As the member of parliament for Esquimalt-Saanich-Sooke, I see the impacts of the affordability crisis on my constituents, and I hear their concern that the federal government must do more to protect the environment and respond to the challenges of climate change. In 2018, I will continue to fight for affordability, for environmental protection, and to advocate for Canada taking a lead role in promoting peace and stability around the world. I look forward to fighting for pharmacare, nuclear disarmament, and improved environmental protection in the House of Commons during the spring sitting. Under the leadership of Jagmeet Singh, my New Democrat colleagues and I are working for a Canada where no one is left behind.
Despite portraying themselves as champions for the middle class, the Liberals are likely to continue to advantage their Bay Street friends rather than taking action to address the concerns of the many Canadians who are struggling with the rising cost of living and job insecurity. The Liberals spent most of the fall defending the minister of finance and the prime minister, who were both embroiled in ethics scandals. Meanwhile, many of my constituents are facing an affordability crisis that leaves them unable to find adequate housing or forced to forgo the medicine that they need. I will continue to remind the Liberals that despite a strong economy, many Canadians are falling behind and inequality is on the rise.
On Oct. 5, my colleague Don Davies tabled a motion calling for universal pharmacare, which would have provided necessary prescription drugs for all Canadians and still save the government billions of dollars. On Oct. 17, the Liberals voted against the motion, using their majority to block the NDP’s effort to provide much-needed pharmacare coverage for Canadians.

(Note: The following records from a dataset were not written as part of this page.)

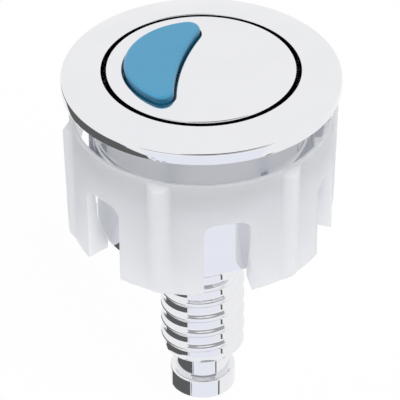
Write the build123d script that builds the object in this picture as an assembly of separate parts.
from build123d import *
import os
from math import cos, radians, sin, sqrt

# Dual flush push button for a cistern lid, in millimetres. Z is up along the button's axis, and
# z = 0 is the underside of the bezel's flange, which seats on the lid. The crescent button lies
# towards -X.

# Clearances
slide_gap = 0.3          # radial play of a piece that slides in another
face_gap = 0.3           # play at a stop
screw_gap = 0.05         # between a screw and the hole that it cuts its thread in

# Bezel and barrel
barrel_r = 22.0          # outside of the barrel, which passes through the lid's hole
barrel_len = 32.6        # below the flange's underside
barrel_wall = 1.0        # wall where the cage sits
ledge_w = 0.4            # step in the bore that the cage stands against
flange_h = 3.8           # at the button's bore
flange_edge_h = 1.9      # at the rim
crown_drop = 1.1         # fall of the top face from the bore to the rim's rounding
crown_mid_drop = 0.35    # fall half way there
rim_round = 0.7
bore_round = 0.3
barrel_chamfer = 0.4
barrel_thread_pitch = 2.0
barrel_thread_h = 0.35
barrel_thread_base = 1.1
barrel_thread_crest = 0.5
barrel_thread_top = 11.2
barrel_thread_len = 4.0

# Flange seal
seal_inset = 0.7         # from the barrel's outside
seal_w = 2.5
seal_h = 1.2
seal_proud = 0.2

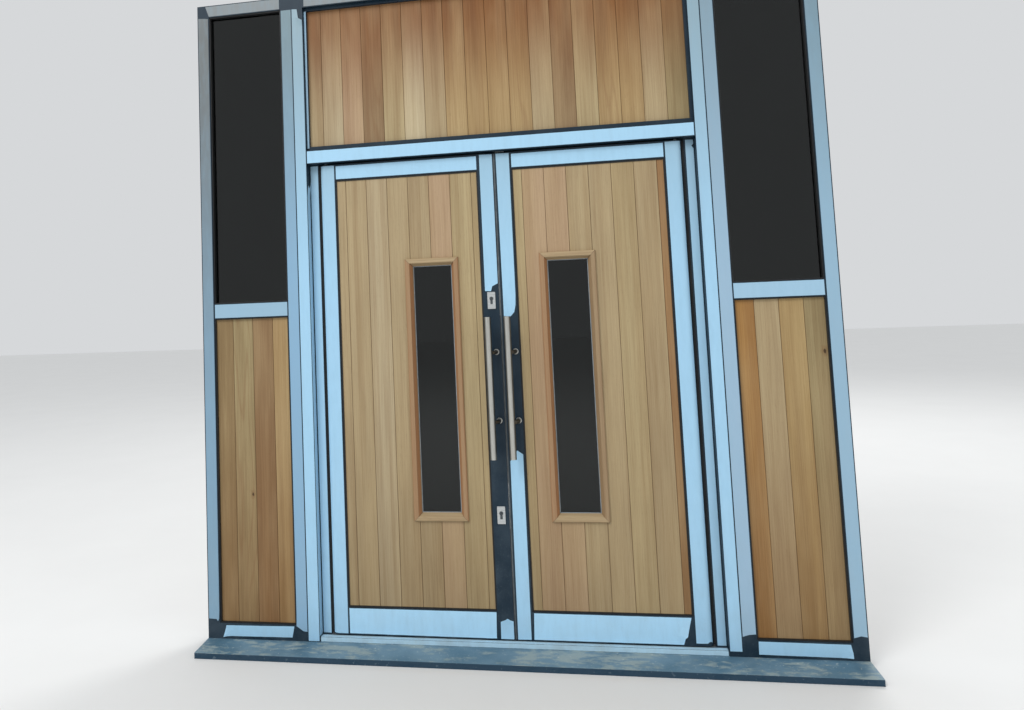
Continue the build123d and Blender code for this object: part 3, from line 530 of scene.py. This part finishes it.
def dark_glass():
    """Glass whose dark colour is painted shade for the dark room behind it, with faint streaks of
    cleaning.
    """
    made, tree, shader, where = new_material("dark_glass")
    streaks = place(tree, fine_grain, Vector=where, Scale=14.0, Stretch=(1.0, 1.0, 0.3))
    # The dark base colour is painted shade, standing in for the dark room behind the glass
    tint = stain(tree, colour("#343C3A"), streaks["Blotch"], "#404947")
    wire(tree, shader.inputs["Base Color"], tint)
    wire(tree, shader.inputs["Roughness"], spread(tree, streaks["Lines"], 0.45, 0.8, 0.01, 0.09))
    shader.inputs["IOR"].default_value = 1.45
    shader.inputs["Transmission Weight"].default_value = 1.0
    shader.inputs["Specular IOR Level"].default_value = 0.16
    return made


def rubbed_metal(name, light, dark, stretch, rough, scale=700.0, metallic=1.0, edge=0.0,
                 post_shade=None):
    """Metal rubbed in one direction. Edge paints shade on what turns away, standing in for the
    darker reflections at the sides of a round bar. The post colour is painted shade on the posts of
    a pull handle, which are of the same steel as the bar."""
    made, tree, shader, where = new_material(name)
    grain = place(tree, fine_grain, Vector=where, Scale=scale, Stretch=stretch)
    lines = grain["Lines"]
    base = stain(tree, colour(dark), spread(tree, lines, 0.25, 0.75), light)
    if edge:
        turned = tree.nodes.new("ShaderNodeLayerWeight")
        turned.inputs["Blend"].default_value = 0.5
        # Painted shade towards the sides of a round bar, standing in for the darker reflections
        # there
        painted_rim_shade = spread(tree, turned.outputs["Facing"], 0.03, 0.34, 0.0, edge)
        base = stain(tree, base, painted_rim_shade, "#4E5456")
    if post_shade:
        # Painted shade on the posts of the pull handles
        away = apart(tree, split(tree, where)[1], LEAF_MIDDLE)
        on_post = times(tree, calc(tree, "GREATER_THAN", away, POST_NEAR),
                        calc(tree, "LESS_THAN", away, POST_FAR))
        base = stain(tree, base, times(tree, on_post, 0.85), post_shade)
    base = stain(tree, base, spread(tree, grain["Blotch"], 0.3, 0.8, 0.0, 0.3), dark)
    shader.inputs["Metallic"].default_value = metallic
    dress(tree, shader, base, spread(tree, lines, 0.2, 0.8, rough, rough + 0.14),
          (lines, 0.12, 0.0002))
    return made


def soft_black(name, dark, light, scale, rough, stretch=(1.0, 1.0, 1.0), depth=0.0004):
    """Rubber, seals and brush pile."""
    made, tree, shader, where = new_material(name)
    grain = place(tree, fine_grain, Vector=where, Scale=scale, Stretch=stretch)
    base = stain(tree, colour(dark), spread(tree, grain["Lines"], 0.35, 0.8), light)
    dress(tree, shader, base, spread(tree, grain["Blotch"], 0.3, 0.7, rough, rough + 0.15),
          (grain["Lines"], 0.3, depth))
    return made


def sawn_board():
    """Backing board behind the facing boards."""
    made, tree, shader, where = new_material("sawn_core")
    figure = place(tree, wood_figure, Vector=where, Width=16.0)
    base = stain(tree, colour("#B89A72"), figure["Fibre"], "#8E7048")
    base = stain(tree, base, times(tree, figure["Growth"], 0.5), "#6F5334")
    dress(tree, shader, base, spread(tree, figure["Fibre"], 0.2, 0.8, 0.7, 0.85),
          (figure["Height"], 0.4, 0.0008))
    return made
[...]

In 2018, New Democrats will continue to use every means possible to push for pharmacare for Canadians. Too many people across the country are forgoing medicine that they need or having to beg and borrow to be able to buy the medicine that their doctor has prescribed them. This is not acceptable.

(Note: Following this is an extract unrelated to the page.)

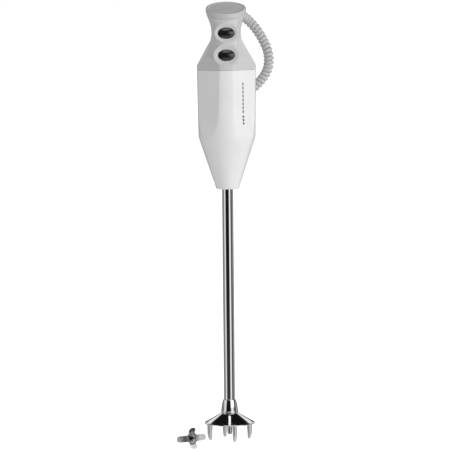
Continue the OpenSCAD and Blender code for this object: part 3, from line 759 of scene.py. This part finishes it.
def smooth_min(a, b, k):
    h = np.clip(0.5 + 0.5 * (b - a) / k, 0, 1)
    return b * (1 - h) + a * h - k * h * (1 - h)


def smooth_max(a, b, k):
    return -smooth_min(-a, -b, k)


def flat_radius(angle, z, inset):
    """Distance from the axis to the nearest of the four flats. Below FLAT_Z they run out in an arc."""
    drop = np.clip(FLAT_Z - z, 0, 90)
    distance = FLAT_R - inset + RUNOUT_R - np.sqrt(RUNOUT_R ** 2 - drop ** 2)
    across = np.mod(angle, math.pi / 2) - math.pi / 4
    return distance / np.cos(across)


def body_radius(angle, z, inset=0.0):
    return smooth_min(body_profile(z) - inset, flat_radius(angle, z, inset), 0.7)


def head_radius(angle, z):
    """The head's outline: the grip's own profile, filled out to the full radius over the button face."""
    side = np.abs(np.mod(angle + math.pi, TAU) - math.pi)
    share = ease((math.radians(62) - side) / math.radians(36))
    base = grip_profile(z)
    return base + (HEAD_R - base) * share


def face_place(angle, z, r, down):
    """Where a point of the grip lies on the button face: across, and up from a button's centre."""
    x = r * np.sin(angle)
    up = (z - FACE_Z) * math.cos(LEAN) + (FACE_Y - r * np.cos(angle)) * math.sin(LEAN) + down
    return x, up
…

Canada is a rare example of a country that has a universal health care system, but no universal pharmacare coverage. Although my New Democrat colleagues and I were disappointed that the Liberals voted against our motion last fall, we will continue to advocate for pharmacare.
The housing crisis is also deeply affecting the communities that I represent. I hear from constituents who are unable to afford housing and many companies are now finding themselves short on workers, as it becomes harder to attract people to our region. I know that homelessness and housing insecurity are the unfortunate reality for too many people in Esquimalt-Saanich-Sooke.

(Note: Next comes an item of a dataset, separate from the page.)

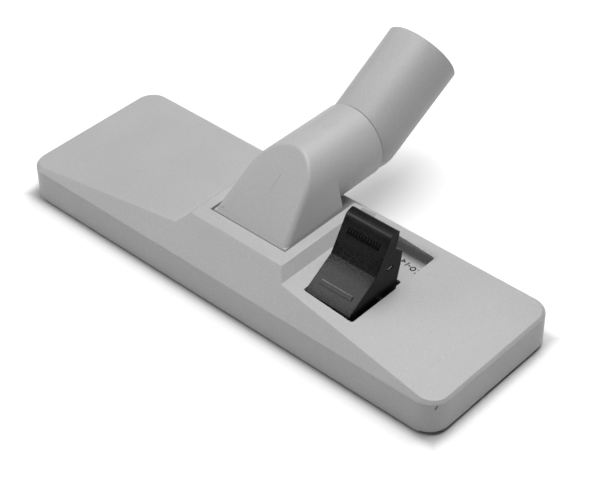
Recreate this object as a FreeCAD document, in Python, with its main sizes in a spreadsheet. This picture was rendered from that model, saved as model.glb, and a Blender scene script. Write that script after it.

Last year, my colleague Rachel Blaney introduced legislation that would have added the right to housing to the Canadian Bill of Rights. The Liberals again used their majority to block this and instead introduced their own housing plan several weeks later. Unfortunately, the Liberal’s housing strategy does very little in the short term, with none of the funding starting until April 2018, while most of the funding will not be provided until after the next election. Additionally, the Liberals used their housing strategy to announce their intention to add housing to the Bill of Rights, which is surprising given that they could have already made this change, had they supported the NDP’s bill.
This fall, my New Democrat colleagues and I have continued our opposition to the Kinder Morgan pipeline, particularly when Kinder Morgan requested permission to overrule the City of Burnaby when the City denied them permits to build a tunnel in late 2017. I will continue to stand with the majority of my constituents in their opposition to this pipeline and the tanker traffic that it would send through our waters.
Finally, with the nuclear sabre rattling by both the U.S. and North Korea over the holidays, it has become clear that someone needs to step up and provide leadership in doing away with nuclear weapons. Any use of nuclear weapons now would be a catastrophe not just for the immediate victims, but for the entire world. If, as the Liberals like to say, Canada is back on the international scene, we should immediately sign the nuclear prohibition treaty and, by doing so, take the lead in efforts to abolish nuclear weapons. I look forward to continuing to work for increased affordability, peace and stability, and environmental protections for the people of Esquimalt-Saanich-Sooke in 2018.